Sometimes, Christian benefactors were put at risk because of internal rivalries and bickerings within the Jewish community, as in the case of Lida, in the Nowogródek region. (Shmuel Spector, ed., Lost Jewish Worlds: The Communities of Grodno, Lida, Olkieniki, Vishay [Jerusalem: Yad Vashem, 1996], pp.212–13.)
In December 1941, all the Jews of Lida were concentrated in a ghetto … At this time Aktionen were being carried out in Vilna [Wilno], and a few hundred Jewish survivors fled from there to Lida. By paying off Polish municipal clerks, the Judenrat was able to obtain residence permits for the refugees. However, not long afterward a group of Jews was caught while trying to steal the Jewish property that had been left for safekeeping with the local [Orthodox] priest. The thieves were taken to prison. Their wives demanded that the Judenrat intercede to obtain their release. When the Judenrat refused to act, the detainees told the authorities about the permits the Judenrat had arranged for the Vilna refugees and promised to disclose the identity of the latter as well. On March 1, 1942, all the town’s Jews were assembled in the square next to the new post office. They were then made to walk through a narrow passage, where one of the thieves identified five people. They were immediately arrested and two days later were shot in the prison courtyard. Some 200 sick and elderly Jews who could not get to the site were murdered in their lodgings. A week later a number of the Judenrat’s senior figures, including the chairman, Lichtman, were arrested, tortured, and murdered.
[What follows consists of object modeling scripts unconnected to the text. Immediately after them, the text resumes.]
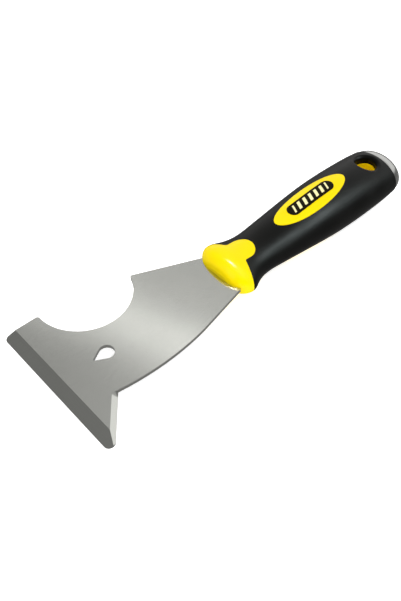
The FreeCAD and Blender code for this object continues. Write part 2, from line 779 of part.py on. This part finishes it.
# The hang hole's outer rims are rounded: the edges as wide as the hole that
# lie outside this height, well above the core's surface.
GRIP_MIDDLE_Z = 10.3
grip = doc.addObject("Part::Fillet", "grip")
grip.Base = grip_holed
rim_edges = []
for number, edge in enumerate(grip_holed.Shape.Edges):
    box = edge.BoundBox
    around = abs(box.XMin - (size("hole_x") - size("hole_rad"))) < 0.3
    across = abs(box.XMax - (size("hole_x") + size("hole_rad"))) < 0.3
    outside = max(abs(box.ZMin), abs(box.ZMax)) > GRIP_MIDDLE_Z
    if around and across and outside:
        rim_edges.append((number + 1, size("hole_rim_rad"), size("hole_rim_rad")))
grip.Edges = rim_edges
doc.recompute()

# ---------------------------------------------------------------- rear pair


def mirrored(name, source):
    copy = doc.addObject("Part::Mirroring", name)
    copy.Source = source
    copy.Base = Vector(0, 0, 0)
    copy.Normal = Vector(0, 0, 1)
    return copy


PIECES = {
    "blade": blade,
    "core_front": halves["front"],
    "core_rear": halves["rear"],
    "tang_rivets": rivet_group,
    "grip": grip,
    "badge_front": badge_front,
    "badge_rear": mirrored("badge_rear", badge_front),
    "label_front": label_front,
    "label_rear": mirrored("label_rear", label_front),
    "strike_cap": cap,
}
doc.recompute()

failed = []
for obj in doc.Objects:
    if "Invalid" in obj.State or "Error" in obj.State:
        failed.append(obj.Name)
if failed:
    raise RuntimeError("failed objects: " + ", ".join(failed))

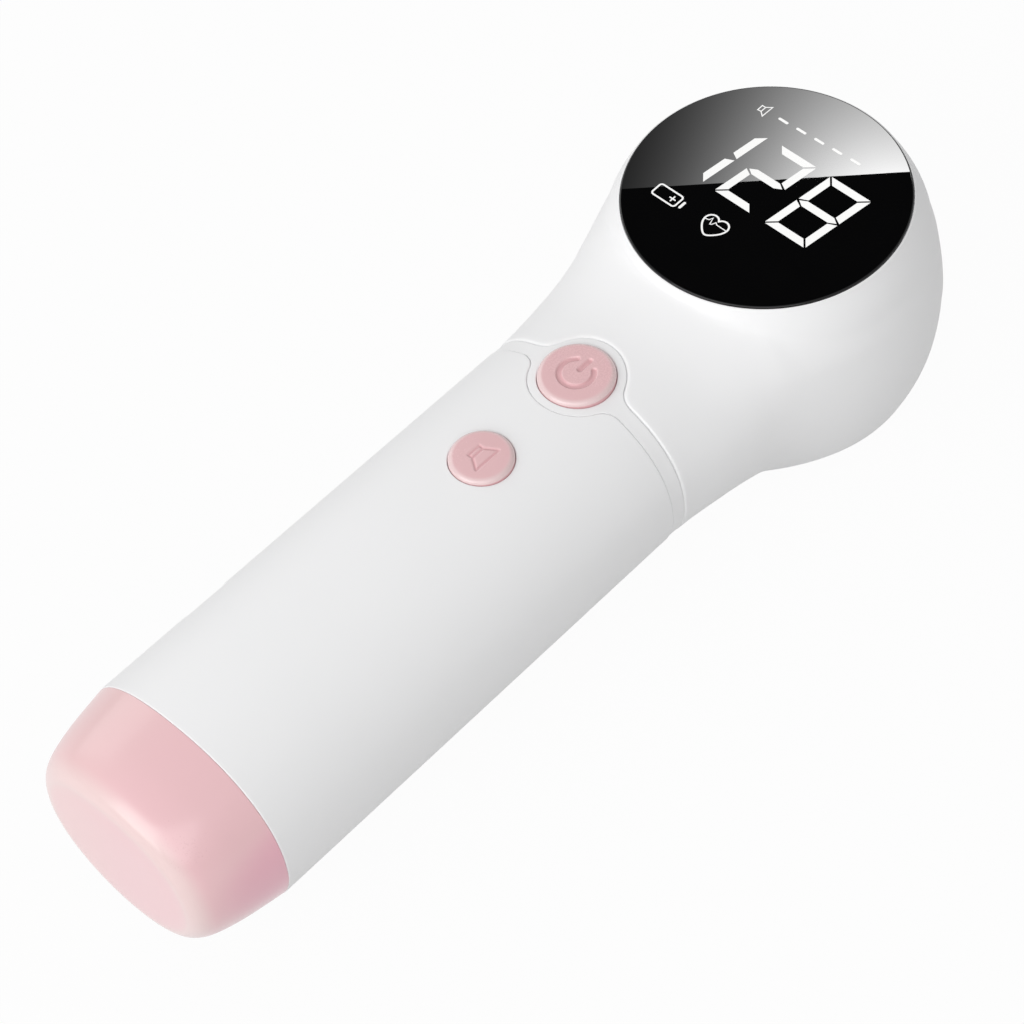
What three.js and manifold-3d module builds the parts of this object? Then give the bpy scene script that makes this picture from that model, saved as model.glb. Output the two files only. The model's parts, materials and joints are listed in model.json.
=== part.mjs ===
import * as THREE from 'three';
import { mergeVertices } from 'three/addons/utils/BufferGeometryUtils.js';
import Module from 'manifold-3d';

const wasm = await Module();
wasm.setup();

// A hand-held fetal heart monitor: a round head with a display on top and an ultrasound
// probe underneath, a neck, a collar, an oval handle and a snap-in cap at the tail.
// Millimetres, Z up. The origin is the middle of the flat probe face. X runs from the
// handle to the head and Y to the left of the person who holds the handle.

// Clearances
const fitGap = 0.3;
const cutOverrun = 5;
const weldShare = 0.001;

// Head
const headRadius = 29;
const headCentreHeight = 20;
const rimInset = 4.6;
const rimHeight = 40.7;
const rimThickness = 2;
const footInset = 3.5;
const footHeight = 1.6;
const headWall = 2;
// Height between foot and rim, and radius as a part of the head radius, from rim to foot
const headProfileShares = [[0.867, 0.931], [0.675, 0.967], [0.46, 0.997], [0.24, 0.976], [0.1, 0.931]];

// Handle: an oval tube that grows a little towards its tail
const gripHalfWidth = 21;
const gripTopAtNeck = 38;
const gripBottomAtNeck = 1.9;
const gripTopAtTail = 39.1;
const gripBottomAtTail = 0.65;
const tailDistance = 134;
const sleeveWall = 2;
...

Eliahu Damesek describes the events in the Lida memorial book as follows (Alexander Manor, Itzchak Ganusovitch, and Aba Lando, eds., Sefer Lida [Tel Aviv: Former Residents of Lida in Israel and the Committee of Lida Jews in U.S.A., 1970], pp.viii ff.):
One day, a party of Jewish thieves made an attempt on the life of a Russian [Belorussian] clergyman in the town and tried to rob him of the property which the Jews of Lida entrusted to him. The attempt did not succeed and some of the attackers were arrested. The wives of the thieves appealed to the Judenrat for assistance in obtaining the release of their husbands. The Judenrat could not take upon themselves their request and turned them down. Upon the thieves being informed of this fact, they decided to revenge themselves upon the Judenrat.